A college friend once stated that friendships exist "... for a season, for a reason, or for life." While those may not be her own original words, they are definitely words worth contemplating.
If we gave our continued 100% to every endeavor we enter, one of several things could occur, including physical/mental/spiritual burn-out and including missing other opportunities.
I agree that seeing a marriage end, such as that of the Gores, is very, very sad. There was a time when I would have said that any marriage is worth salvaging at any cost. I now realize that self-preservation is also a worthwhile endeavor, and sometimes it comes at an unfortunate cost (such as divorce). We don't know the inner workings of the Gores' relationship with one another. I can only hope that they continue a loving friendship, despite the failing of their marriage.
We as humans, and as Christians, must give our all, but realize from the outset that some commitments will (and must?) have an expiration date. Other commitments (covenants?) should be seen through lifelong lenses.

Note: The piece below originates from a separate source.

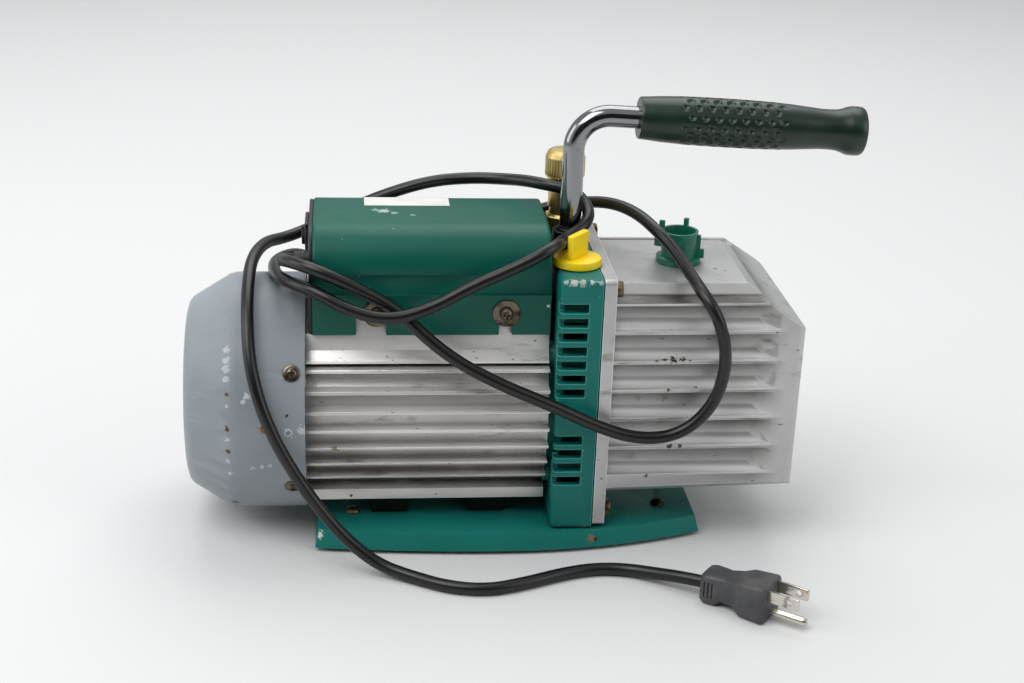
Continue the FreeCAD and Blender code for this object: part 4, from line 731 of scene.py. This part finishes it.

I think Jerry points out what I was circling around--that we need to be very careful then with "covenants" vs. "commitments". We cannot make endless covenants and expect to be able to keep up with them.
On the other hand, I see more and more people making fewer and fewer covenants, so I would like to see us making careful decisions about how we use the word "covenant". We can only model this in the relationships that we have and keep and when we choose to be parts of "covenantal relationships", that we don't let go of them as easily as the acquaintances that are more seasonal in our lives.
And even when those relationships are seasonal, I'm concerned that we are too quick to let them go using the tagline of "usefulness". I am serving in a church which has been difficult--I've been in more therapy, I've cried more, I've had more backtalking and rumors spread about me. Yet when I've prayed about it I'm called to still be here, even though I feel limited usefulness as the current pastor.
That's not a perfect analogy, but I've seen so many people "move on" from places where they maybe need to stay and work through the issues--both with people and with communities. I agree that there are times when abuse is involved that separation needs to happen, but I don't want us to move on too quickly from places of pain or hard work simply because we don't see any value in working through the pain.